◆ What is needed ◆
Give the number of lines in the entries that contain "handed". State only the count.

◆ Listed entries ◆

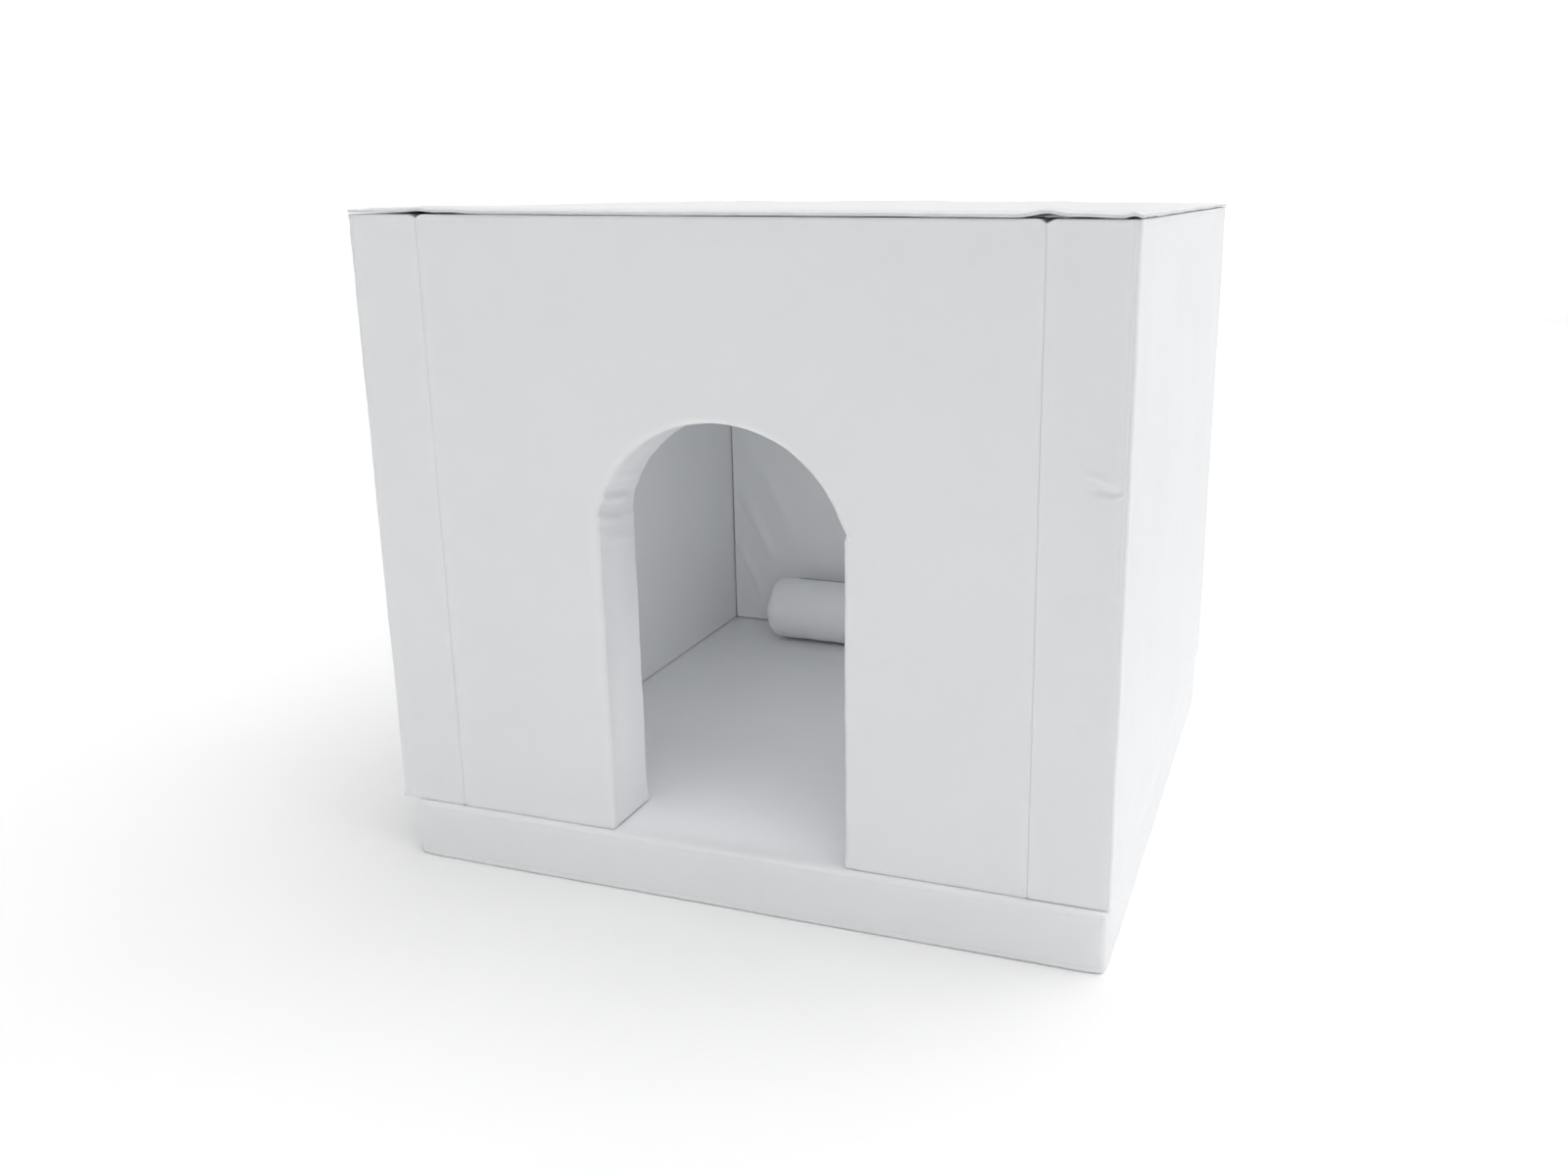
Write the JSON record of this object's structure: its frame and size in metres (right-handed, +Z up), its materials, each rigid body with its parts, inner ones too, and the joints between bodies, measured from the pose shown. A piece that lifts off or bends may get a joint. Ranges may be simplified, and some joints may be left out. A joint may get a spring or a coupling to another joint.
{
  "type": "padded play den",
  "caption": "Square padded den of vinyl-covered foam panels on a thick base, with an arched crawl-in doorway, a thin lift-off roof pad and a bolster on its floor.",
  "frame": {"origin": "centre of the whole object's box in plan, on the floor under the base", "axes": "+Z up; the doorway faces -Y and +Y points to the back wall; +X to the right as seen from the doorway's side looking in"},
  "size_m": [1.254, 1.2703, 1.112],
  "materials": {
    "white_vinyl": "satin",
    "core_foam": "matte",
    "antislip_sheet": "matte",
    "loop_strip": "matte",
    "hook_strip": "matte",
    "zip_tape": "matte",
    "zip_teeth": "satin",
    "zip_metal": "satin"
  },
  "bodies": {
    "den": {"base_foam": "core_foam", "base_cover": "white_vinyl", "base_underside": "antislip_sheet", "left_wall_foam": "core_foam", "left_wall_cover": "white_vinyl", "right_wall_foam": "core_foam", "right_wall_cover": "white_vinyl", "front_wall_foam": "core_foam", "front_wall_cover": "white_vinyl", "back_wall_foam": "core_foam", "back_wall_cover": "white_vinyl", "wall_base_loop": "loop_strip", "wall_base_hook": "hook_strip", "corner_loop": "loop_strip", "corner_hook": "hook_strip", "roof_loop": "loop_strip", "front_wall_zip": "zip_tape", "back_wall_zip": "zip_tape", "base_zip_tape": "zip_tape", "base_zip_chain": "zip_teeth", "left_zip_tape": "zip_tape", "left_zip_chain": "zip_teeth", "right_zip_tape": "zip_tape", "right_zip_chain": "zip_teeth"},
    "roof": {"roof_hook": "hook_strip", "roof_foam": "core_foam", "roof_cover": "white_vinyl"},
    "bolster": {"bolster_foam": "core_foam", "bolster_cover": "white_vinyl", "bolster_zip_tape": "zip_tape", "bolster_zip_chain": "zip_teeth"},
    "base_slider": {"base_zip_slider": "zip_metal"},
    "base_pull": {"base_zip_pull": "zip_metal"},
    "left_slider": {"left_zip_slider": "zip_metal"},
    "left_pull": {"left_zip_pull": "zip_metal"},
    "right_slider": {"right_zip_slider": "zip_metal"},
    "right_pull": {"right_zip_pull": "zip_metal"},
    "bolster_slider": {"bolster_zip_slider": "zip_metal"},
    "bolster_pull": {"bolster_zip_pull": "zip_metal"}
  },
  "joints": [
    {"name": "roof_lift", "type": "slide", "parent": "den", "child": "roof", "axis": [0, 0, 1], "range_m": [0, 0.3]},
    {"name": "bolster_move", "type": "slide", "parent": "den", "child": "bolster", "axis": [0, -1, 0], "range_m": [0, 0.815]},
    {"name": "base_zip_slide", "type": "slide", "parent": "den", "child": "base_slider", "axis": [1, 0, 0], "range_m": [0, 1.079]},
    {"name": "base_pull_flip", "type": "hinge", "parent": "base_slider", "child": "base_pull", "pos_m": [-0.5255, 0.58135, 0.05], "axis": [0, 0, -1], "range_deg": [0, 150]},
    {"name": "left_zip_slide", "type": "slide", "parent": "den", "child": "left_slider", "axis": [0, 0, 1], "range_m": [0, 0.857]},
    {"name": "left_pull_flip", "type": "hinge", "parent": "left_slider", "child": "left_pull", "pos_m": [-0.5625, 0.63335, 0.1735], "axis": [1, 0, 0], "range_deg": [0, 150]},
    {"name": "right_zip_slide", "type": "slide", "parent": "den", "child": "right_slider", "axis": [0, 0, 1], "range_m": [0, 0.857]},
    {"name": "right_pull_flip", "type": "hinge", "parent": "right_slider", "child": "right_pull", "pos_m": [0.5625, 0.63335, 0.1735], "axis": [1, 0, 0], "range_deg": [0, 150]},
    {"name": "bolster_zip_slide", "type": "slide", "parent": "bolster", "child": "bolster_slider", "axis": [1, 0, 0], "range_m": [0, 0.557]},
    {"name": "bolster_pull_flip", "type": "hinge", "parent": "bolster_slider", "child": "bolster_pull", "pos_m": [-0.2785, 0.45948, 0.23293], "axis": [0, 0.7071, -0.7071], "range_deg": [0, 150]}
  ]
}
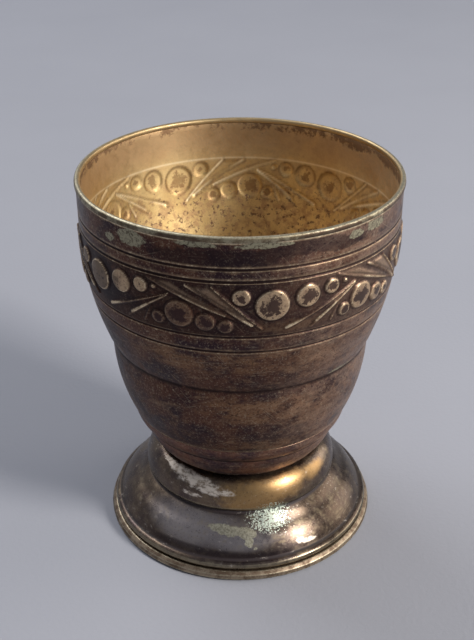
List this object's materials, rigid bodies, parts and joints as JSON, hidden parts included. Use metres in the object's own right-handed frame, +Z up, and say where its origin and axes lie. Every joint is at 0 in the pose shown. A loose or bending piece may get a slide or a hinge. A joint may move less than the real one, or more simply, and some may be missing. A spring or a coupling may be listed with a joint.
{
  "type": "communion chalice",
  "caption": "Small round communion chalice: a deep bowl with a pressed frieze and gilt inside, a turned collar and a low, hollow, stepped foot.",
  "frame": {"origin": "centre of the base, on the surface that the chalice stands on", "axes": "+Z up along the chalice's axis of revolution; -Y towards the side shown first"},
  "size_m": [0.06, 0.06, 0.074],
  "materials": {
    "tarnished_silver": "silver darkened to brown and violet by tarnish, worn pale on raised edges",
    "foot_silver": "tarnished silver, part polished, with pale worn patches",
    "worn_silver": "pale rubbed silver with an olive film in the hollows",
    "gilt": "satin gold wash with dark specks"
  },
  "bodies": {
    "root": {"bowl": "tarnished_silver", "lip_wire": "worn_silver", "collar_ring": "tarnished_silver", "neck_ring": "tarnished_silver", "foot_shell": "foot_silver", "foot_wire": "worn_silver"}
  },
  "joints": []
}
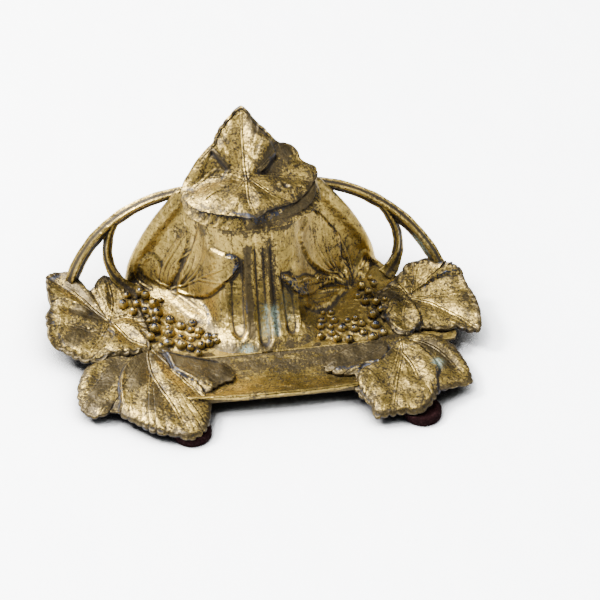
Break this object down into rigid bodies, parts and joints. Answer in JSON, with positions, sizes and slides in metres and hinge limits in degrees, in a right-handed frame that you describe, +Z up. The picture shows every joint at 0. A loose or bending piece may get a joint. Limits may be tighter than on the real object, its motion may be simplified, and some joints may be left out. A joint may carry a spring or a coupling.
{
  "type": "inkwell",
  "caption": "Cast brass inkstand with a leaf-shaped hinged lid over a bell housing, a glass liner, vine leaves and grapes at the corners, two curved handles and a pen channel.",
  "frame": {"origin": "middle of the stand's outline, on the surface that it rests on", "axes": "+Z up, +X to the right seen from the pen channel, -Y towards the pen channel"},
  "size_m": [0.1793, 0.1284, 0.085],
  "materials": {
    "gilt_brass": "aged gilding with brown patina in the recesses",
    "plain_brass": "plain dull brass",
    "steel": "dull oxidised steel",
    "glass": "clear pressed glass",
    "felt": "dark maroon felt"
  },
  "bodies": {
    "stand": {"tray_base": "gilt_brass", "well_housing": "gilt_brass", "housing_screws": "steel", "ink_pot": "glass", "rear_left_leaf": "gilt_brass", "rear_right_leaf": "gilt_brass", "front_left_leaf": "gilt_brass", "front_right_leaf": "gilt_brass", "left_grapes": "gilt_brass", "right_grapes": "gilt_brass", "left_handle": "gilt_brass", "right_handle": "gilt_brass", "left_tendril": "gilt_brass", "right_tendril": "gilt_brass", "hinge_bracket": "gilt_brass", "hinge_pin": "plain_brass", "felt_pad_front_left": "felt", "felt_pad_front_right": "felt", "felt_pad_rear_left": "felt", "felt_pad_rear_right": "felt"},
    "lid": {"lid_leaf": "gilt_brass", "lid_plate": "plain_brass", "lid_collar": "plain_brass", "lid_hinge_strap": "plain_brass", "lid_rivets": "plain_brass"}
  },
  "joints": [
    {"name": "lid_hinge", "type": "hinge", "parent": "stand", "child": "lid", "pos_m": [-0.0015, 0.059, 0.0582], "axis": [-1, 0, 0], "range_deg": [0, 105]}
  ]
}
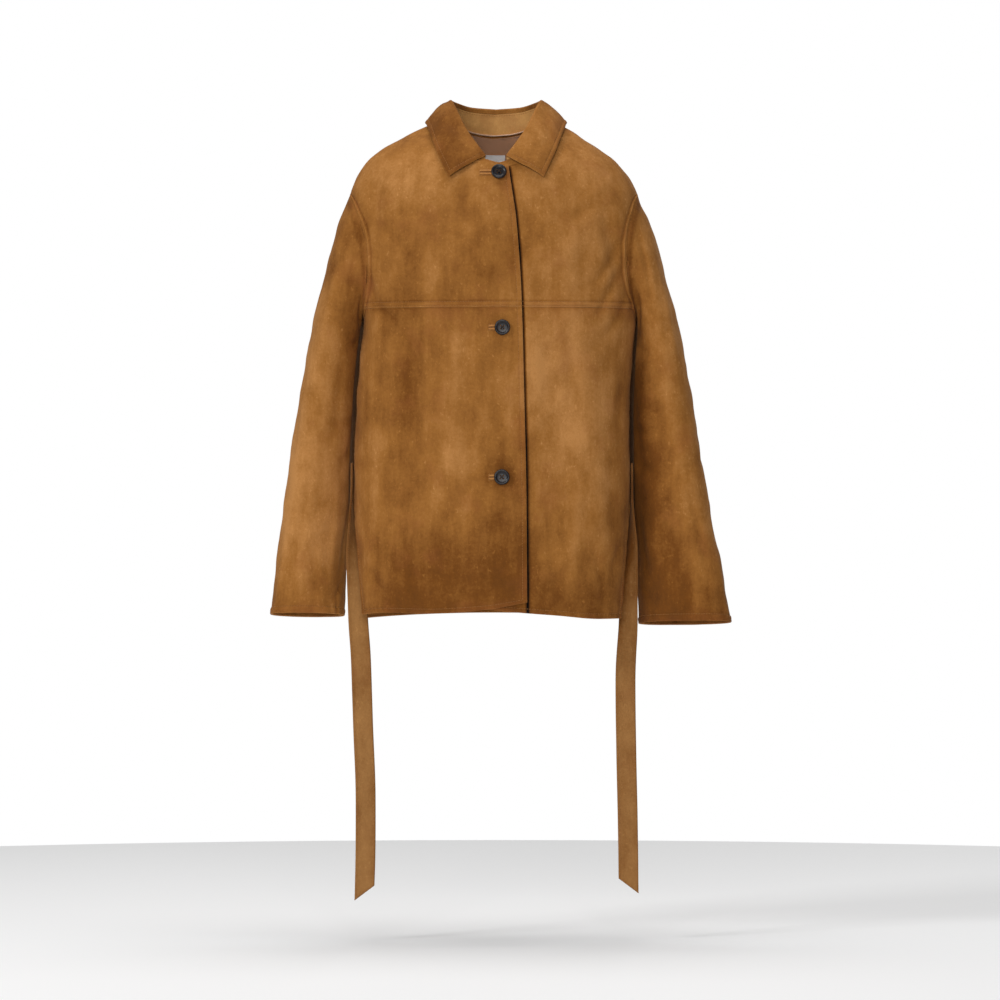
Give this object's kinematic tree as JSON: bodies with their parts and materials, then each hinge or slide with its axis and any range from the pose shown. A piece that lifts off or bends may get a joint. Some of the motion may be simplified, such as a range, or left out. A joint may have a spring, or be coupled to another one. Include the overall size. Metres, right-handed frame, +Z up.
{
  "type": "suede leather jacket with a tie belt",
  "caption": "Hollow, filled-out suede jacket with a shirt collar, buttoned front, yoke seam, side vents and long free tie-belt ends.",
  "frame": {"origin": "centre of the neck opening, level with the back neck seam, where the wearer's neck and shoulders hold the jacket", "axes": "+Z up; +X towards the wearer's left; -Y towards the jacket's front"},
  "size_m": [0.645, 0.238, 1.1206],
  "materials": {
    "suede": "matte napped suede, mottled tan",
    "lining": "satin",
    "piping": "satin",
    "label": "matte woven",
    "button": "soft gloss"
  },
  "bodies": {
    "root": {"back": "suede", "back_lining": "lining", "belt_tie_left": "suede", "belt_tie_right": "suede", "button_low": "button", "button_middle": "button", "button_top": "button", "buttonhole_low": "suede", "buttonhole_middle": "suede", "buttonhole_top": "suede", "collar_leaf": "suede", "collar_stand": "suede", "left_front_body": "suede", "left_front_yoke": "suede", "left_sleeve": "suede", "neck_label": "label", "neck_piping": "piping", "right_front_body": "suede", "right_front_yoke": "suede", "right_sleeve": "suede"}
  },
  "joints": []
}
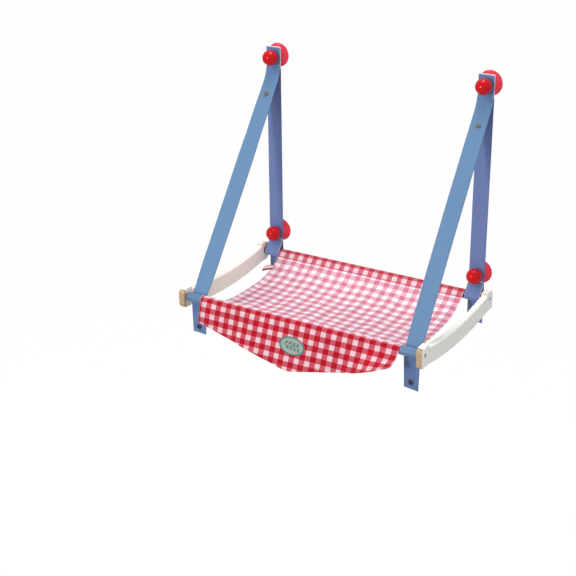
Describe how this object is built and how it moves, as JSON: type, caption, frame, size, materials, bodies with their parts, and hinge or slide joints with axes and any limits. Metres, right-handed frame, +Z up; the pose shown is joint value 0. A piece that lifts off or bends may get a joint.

◆ Correct response ◆
5